Our authority to adopt such standards is grounded on this Court’s general supervisory and administrative authority, 42 Pa.C.S. § 1706, and specifically our authority to adopt procedural rules. 42 Pa.C.S. § 1722. Thus, the Commonwealth’s right to appellate review of a suppression order is based on the definition of such an order as "a final order by general rule." 42 Pa.C.S. § 5105(a).

. Cf. Commonwealth v. Hawthorne, 364 Pa.Super. 125, 527 A.2d 559 (1987), allocatur denied 517 Pa. 592, 535 A.2d 81 (1988).

. Because the record discloses that no de novo trial had commenced, so as to trigger the truth-determining process—only a suppression hearing was being conducted, the court below acted prematurely in sustaining the defendant’s appeal from summary conviction. Compare Commonwealth v. Jung, 366 Pa.Super. 438, 531 A.2d 498 (1987).

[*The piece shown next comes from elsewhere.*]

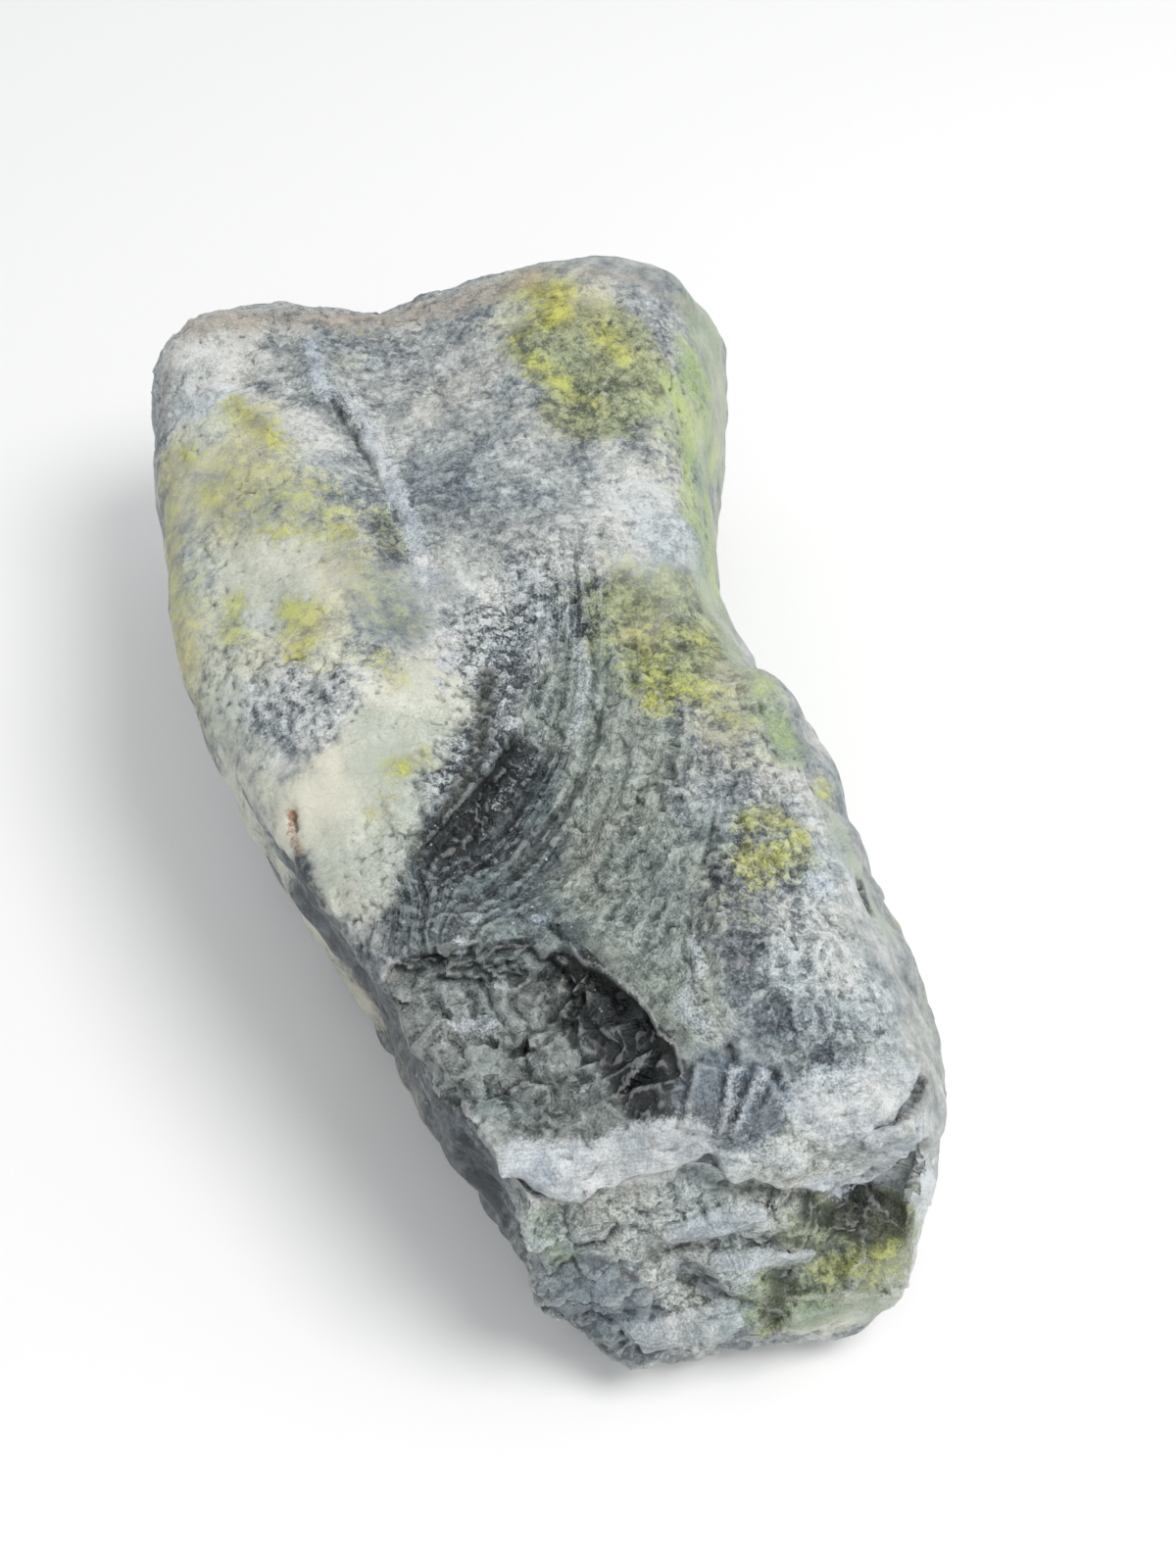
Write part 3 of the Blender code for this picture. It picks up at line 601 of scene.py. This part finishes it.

At the completion of the suppression hearing both parties were given the opportunity to submit briefs. Thereafter, the court entered the order which is the subject of the instant appeal.

We observe that the proper course that should have been followed by the court below, in regard to sustaining the defendant’s appeal from summary conviction, was to have entered its suppression order and allowed the prosecution to take an appeal in conformance with Commonwealth v. Dugger, 506 Pa. 537, 486 A.2d 382 (1985), and not have "sustained” the defendant’s appeal from summary conviction until after the prosecution had been afforded the chance to present its case against the defendant, if one could have been made, in the context of a trial, a fact which did not occur at bar. See discussion supra.

We note, for edification purposes, if such had occurred, the Commonwealth would be precluded from perfecting an appeal from a “not guilty” verdict. See Jung, supra.